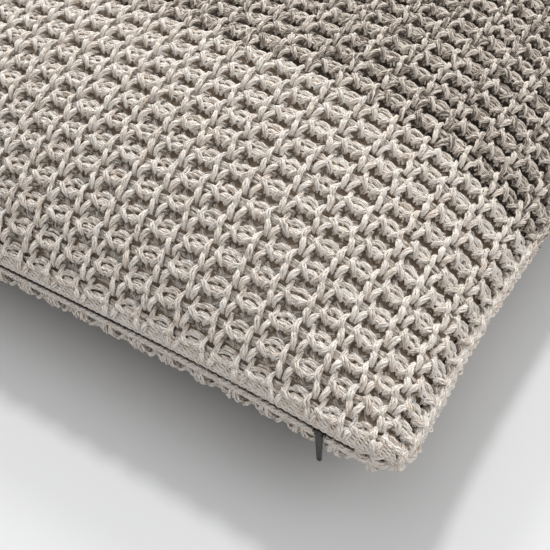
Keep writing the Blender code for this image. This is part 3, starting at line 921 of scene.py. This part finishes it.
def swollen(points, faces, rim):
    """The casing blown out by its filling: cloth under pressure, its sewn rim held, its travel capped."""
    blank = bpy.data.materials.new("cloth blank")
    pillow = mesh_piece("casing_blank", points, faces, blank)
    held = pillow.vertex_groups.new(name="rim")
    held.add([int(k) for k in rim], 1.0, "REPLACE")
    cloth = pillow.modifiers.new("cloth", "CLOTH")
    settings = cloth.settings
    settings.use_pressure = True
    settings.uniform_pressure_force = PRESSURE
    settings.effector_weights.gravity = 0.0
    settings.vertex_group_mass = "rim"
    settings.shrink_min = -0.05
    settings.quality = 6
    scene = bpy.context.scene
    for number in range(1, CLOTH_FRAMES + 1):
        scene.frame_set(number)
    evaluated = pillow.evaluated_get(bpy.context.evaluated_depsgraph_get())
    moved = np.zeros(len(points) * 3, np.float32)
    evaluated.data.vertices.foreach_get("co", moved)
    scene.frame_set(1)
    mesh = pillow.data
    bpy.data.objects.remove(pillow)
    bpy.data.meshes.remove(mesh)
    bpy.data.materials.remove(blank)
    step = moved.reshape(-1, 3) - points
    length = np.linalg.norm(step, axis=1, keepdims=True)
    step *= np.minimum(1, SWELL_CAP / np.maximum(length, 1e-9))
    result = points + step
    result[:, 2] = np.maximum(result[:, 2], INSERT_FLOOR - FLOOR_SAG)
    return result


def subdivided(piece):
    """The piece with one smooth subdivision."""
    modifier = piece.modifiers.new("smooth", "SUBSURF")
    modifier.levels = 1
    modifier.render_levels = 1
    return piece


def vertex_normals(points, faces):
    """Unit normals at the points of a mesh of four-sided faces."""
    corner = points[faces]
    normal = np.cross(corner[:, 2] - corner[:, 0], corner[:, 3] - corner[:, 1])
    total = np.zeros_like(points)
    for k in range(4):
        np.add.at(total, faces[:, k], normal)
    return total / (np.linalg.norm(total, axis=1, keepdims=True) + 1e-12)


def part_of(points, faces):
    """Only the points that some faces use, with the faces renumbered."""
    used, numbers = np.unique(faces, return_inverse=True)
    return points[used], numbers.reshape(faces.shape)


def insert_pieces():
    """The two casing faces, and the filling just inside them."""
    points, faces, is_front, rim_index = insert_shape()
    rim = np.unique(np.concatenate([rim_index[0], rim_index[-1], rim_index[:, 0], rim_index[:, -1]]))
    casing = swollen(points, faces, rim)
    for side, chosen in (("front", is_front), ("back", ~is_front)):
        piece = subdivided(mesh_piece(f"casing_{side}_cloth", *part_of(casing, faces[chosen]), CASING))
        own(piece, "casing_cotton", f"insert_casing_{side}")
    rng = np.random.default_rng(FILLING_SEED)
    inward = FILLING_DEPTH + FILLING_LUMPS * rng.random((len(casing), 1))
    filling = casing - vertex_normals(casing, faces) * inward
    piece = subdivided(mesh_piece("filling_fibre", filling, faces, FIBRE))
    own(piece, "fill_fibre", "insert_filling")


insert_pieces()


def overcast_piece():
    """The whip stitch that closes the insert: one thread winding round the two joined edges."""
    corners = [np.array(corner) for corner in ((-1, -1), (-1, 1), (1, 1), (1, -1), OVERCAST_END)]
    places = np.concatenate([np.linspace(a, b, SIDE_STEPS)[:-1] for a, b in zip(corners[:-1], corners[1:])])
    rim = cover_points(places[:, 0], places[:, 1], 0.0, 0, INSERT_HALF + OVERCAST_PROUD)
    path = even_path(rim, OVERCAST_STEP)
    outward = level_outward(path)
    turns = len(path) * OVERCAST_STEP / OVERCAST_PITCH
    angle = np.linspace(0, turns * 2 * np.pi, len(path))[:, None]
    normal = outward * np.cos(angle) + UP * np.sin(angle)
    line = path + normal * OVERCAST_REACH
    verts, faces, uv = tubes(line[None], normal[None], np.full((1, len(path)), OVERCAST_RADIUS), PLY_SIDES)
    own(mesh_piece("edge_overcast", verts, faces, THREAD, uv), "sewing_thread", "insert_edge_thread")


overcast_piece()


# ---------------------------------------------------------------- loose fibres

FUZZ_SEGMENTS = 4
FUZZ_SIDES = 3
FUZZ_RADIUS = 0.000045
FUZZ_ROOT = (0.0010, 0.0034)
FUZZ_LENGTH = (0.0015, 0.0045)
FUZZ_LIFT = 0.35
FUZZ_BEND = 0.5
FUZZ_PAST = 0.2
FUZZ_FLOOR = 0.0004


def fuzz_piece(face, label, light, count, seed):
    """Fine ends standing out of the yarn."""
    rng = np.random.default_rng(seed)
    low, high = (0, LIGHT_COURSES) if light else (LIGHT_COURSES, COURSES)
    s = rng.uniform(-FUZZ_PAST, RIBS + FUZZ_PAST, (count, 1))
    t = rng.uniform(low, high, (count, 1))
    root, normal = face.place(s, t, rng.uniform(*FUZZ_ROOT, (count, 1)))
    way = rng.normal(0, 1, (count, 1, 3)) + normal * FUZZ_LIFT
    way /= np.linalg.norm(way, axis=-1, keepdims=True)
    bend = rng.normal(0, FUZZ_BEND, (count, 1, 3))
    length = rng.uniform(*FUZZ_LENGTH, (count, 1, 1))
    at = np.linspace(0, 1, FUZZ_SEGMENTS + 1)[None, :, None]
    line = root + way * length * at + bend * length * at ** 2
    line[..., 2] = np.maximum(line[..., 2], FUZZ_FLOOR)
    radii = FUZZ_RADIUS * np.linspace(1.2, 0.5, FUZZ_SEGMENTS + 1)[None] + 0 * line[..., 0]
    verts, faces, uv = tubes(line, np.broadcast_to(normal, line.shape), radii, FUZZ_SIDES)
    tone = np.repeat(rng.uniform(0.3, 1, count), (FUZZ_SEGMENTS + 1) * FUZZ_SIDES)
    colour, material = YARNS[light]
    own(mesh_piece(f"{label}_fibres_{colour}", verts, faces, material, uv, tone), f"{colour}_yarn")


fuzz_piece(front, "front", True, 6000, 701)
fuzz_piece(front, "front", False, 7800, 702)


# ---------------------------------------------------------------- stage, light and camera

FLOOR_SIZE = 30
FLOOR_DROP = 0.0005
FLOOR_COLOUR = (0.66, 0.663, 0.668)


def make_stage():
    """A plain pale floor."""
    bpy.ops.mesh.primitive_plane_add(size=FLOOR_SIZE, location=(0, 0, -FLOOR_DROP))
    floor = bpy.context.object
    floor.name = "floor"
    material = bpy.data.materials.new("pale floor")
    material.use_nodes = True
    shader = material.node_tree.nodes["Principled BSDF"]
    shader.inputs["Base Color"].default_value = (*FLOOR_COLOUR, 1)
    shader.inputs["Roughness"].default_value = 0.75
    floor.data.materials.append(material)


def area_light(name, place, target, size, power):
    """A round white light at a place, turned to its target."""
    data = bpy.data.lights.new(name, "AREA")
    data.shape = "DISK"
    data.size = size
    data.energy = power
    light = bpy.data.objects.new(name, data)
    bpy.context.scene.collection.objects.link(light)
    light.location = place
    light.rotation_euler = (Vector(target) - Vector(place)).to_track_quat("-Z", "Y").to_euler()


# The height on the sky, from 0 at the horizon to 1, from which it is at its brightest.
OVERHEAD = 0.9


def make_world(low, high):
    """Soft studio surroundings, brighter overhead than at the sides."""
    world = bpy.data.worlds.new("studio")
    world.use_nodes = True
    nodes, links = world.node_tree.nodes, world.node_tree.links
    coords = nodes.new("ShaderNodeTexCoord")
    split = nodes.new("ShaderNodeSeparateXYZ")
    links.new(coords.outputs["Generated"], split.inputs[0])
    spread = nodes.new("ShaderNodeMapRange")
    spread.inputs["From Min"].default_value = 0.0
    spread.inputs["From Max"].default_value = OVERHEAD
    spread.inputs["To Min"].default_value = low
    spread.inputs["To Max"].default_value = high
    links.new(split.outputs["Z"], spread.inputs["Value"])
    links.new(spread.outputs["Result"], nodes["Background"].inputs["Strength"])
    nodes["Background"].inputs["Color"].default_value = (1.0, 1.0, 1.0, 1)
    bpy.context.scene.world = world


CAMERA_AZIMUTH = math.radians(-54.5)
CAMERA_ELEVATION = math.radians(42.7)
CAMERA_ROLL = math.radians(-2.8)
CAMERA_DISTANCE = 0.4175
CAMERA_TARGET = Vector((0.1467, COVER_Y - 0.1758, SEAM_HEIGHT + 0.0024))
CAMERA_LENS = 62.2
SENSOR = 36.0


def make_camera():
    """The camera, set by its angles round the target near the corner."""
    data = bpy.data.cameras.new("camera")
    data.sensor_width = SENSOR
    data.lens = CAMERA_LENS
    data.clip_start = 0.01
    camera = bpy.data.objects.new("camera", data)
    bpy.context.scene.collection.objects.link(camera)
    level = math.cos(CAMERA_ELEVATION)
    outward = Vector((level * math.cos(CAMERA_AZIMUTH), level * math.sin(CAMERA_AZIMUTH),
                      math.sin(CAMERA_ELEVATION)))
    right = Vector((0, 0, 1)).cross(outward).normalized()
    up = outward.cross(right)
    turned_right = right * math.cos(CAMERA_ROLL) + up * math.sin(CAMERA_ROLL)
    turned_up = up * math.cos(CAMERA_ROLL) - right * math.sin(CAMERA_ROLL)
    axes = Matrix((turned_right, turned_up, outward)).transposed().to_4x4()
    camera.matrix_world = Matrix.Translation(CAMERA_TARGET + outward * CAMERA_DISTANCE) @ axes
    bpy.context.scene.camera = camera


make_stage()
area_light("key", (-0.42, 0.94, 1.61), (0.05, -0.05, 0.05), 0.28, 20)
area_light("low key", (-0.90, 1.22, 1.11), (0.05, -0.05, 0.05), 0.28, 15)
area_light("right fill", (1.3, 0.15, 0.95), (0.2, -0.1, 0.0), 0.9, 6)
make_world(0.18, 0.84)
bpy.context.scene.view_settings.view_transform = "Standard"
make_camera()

__________________________________________________

Task prompt: Extract every line above containing the word "scene".

Reply to the task:
Keep writing the Blender code for this image. This is part 3, starting at line 921 of scene.py. This part finishes it.
    scene = bpy.context.scene
        scene.frame_set(number)
    scene.frame_set(1)
    bpy.context.scene.collection.objects.link(light)
    bpy.context.scene.world = world
    bpy.context.scene.collection.objects.link(camera)
    bpy.context.scene.camera = camera
bpy.context.scene.view_settings.view_transform = "Standard"